- _DATA EXTRACT_:
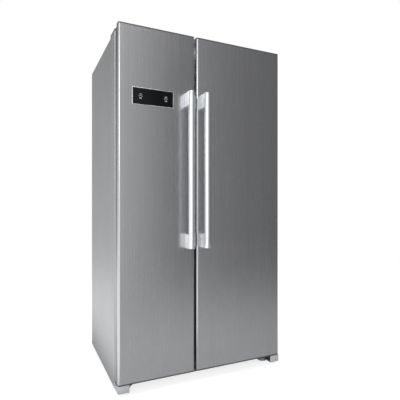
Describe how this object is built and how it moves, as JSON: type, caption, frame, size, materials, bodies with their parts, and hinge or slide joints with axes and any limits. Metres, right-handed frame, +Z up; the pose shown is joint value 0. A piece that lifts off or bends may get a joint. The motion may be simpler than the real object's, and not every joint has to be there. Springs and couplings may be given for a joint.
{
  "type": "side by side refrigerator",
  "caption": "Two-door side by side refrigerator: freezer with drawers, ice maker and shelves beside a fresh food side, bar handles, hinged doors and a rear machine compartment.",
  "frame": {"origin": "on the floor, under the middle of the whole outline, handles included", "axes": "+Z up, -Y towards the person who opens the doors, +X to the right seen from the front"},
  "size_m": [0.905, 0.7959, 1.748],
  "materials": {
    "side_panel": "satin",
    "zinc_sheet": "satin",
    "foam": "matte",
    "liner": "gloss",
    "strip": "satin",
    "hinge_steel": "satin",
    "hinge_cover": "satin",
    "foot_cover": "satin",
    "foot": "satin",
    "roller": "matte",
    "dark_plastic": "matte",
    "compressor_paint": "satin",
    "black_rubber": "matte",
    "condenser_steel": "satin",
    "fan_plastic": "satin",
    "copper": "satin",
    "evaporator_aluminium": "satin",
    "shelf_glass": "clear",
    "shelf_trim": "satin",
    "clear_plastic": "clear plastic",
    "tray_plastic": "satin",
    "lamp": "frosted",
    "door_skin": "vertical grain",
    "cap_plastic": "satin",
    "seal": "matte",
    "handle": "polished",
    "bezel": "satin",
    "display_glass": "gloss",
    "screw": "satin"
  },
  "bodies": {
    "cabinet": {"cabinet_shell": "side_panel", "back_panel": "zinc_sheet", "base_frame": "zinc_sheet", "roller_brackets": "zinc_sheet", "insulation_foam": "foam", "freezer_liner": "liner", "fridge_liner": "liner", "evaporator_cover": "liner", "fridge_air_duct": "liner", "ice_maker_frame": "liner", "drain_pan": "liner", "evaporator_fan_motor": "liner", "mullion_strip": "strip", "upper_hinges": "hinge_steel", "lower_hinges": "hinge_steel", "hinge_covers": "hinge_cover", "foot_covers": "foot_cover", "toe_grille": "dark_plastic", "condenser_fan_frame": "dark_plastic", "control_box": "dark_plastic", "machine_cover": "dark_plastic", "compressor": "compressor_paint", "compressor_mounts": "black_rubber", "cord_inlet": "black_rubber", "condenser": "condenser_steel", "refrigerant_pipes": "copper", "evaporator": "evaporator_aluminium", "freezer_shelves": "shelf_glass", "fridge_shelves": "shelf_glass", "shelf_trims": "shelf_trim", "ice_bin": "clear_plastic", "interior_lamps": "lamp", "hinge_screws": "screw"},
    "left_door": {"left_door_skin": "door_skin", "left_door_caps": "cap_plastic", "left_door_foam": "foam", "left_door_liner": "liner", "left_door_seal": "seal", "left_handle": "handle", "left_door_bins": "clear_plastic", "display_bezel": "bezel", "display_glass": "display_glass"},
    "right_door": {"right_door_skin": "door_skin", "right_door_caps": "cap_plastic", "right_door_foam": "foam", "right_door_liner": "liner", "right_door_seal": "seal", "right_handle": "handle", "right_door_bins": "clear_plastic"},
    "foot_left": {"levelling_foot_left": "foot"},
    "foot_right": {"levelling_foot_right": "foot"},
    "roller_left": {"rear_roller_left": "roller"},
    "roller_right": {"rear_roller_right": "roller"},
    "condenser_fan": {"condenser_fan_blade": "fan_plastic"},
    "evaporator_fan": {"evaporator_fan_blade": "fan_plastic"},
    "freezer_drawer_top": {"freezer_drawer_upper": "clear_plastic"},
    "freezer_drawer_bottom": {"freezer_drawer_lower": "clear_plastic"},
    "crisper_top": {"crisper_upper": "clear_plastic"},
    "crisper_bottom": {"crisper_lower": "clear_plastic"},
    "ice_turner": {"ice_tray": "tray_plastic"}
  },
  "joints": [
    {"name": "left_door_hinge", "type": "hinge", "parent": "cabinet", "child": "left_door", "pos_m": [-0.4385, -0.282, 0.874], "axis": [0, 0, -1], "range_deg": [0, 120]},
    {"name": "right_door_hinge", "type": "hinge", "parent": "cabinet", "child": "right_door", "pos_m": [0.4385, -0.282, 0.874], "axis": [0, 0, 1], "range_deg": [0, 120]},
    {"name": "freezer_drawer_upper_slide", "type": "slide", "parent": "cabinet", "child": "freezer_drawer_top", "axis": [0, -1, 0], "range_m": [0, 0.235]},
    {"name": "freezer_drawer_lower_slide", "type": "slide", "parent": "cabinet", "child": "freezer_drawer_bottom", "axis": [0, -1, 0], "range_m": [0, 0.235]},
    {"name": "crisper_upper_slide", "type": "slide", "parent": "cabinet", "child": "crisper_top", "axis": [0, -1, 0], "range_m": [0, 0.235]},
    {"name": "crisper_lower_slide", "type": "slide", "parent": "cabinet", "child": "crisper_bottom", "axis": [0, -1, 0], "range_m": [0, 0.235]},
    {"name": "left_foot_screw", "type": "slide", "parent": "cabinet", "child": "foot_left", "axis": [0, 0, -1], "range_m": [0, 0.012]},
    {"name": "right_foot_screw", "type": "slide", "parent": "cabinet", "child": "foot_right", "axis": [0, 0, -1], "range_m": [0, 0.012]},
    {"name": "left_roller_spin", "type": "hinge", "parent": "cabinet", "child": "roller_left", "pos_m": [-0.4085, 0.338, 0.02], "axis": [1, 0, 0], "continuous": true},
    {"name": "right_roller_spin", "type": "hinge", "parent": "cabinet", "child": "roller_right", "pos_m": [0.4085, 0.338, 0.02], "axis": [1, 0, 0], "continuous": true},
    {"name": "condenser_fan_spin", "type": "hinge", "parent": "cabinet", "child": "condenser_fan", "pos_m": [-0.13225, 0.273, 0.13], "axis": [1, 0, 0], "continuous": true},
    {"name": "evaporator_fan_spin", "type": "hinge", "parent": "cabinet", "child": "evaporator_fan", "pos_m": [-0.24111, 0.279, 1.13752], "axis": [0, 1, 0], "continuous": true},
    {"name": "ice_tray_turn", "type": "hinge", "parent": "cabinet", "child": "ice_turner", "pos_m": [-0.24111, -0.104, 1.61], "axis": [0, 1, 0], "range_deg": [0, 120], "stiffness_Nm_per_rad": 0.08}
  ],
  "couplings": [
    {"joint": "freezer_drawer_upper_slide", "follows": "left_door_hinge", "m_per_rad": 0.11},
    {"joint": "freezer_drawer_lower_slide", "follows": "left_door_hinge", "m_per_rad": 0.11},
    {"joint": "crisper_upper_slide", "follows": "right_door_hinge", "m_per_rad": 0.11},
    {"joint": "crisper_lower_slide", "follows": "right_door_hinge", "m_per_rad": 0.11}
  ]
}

...

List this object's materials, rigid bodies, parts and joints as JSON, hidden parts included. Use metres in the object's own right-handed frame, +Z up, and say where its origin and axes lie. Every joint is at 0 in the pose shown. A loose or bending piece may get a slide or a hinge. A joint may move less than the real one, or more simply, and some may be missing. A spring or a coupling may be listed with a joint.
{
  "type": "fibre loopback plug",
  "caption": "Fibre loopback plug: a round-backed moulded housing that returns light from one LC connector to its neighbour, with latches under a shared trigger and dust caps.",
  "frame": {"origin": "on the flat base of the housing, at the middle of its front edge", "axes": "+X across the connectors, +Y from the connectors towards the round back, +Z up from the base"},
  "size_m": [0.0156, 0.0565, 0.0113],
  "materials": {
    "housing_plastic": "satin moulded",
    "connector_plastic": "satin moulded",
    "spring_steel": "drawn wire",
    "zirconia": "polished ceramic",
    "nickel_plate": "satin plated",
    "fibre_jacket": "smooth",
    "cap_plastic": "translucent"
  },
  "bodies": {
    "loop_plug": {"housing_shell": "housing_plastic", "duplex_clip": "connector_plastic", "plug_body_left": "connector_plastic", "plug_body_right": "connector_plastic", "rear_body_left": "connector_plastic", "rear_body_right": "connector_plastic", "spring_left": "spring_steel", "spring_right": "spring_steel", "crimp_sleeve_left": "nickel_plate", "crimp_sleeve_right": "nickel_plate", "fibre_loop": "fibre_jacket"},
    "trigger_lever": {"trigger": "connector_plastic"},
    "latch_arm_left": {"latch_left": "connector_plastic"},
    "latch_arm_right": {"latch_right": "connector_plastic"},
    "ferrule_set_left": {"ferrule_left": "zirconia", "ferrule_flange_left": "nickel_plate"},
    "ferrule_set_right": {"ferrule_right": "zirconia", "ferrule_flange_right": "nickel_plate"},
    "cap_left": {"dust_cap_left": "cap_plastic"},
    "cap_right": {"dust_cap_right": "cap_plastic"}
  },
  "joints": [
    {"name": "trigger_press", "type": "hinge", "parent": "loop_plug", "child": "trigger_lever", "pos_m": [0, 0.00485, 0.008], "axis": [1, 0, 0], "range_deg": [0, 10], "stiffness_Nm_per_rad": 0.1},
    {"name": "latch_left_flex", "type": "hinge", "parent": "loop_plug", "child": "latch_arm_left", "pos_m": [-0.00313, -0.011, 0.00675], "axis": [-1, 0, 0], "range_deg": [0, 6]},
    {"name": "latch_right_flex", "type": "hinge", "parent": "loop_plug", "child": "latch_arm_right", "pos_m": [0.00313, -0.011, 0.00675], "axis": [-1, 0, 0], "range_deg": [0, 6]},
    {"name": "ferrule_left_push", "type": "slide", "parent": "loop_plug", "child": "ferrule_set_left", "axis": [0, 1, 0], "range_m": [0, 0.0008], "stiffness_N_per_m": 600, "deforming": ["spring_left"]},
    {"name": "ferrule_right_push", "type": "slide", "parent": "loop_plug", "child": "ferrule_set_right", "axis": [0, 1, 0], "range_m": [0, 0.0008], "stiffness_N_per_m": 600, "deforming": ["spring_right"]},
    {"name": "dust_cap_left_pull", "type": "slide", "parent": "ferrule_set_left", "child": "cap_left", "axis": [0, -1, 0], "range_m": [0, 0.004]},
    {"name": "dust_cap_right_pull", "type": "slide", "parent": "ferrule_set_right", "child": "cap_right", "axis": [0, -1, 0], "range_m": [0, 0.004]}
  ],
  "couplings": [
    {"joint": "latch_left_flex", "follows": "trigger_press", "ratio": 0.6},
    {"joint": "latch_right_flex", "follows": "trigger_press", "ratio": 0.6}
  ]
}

- _GOAL OF THE EXERCISE_: Count every line in the preceding entries where the string "object" appears, then state only the total.

- _THE COMPLETED TASK_: 2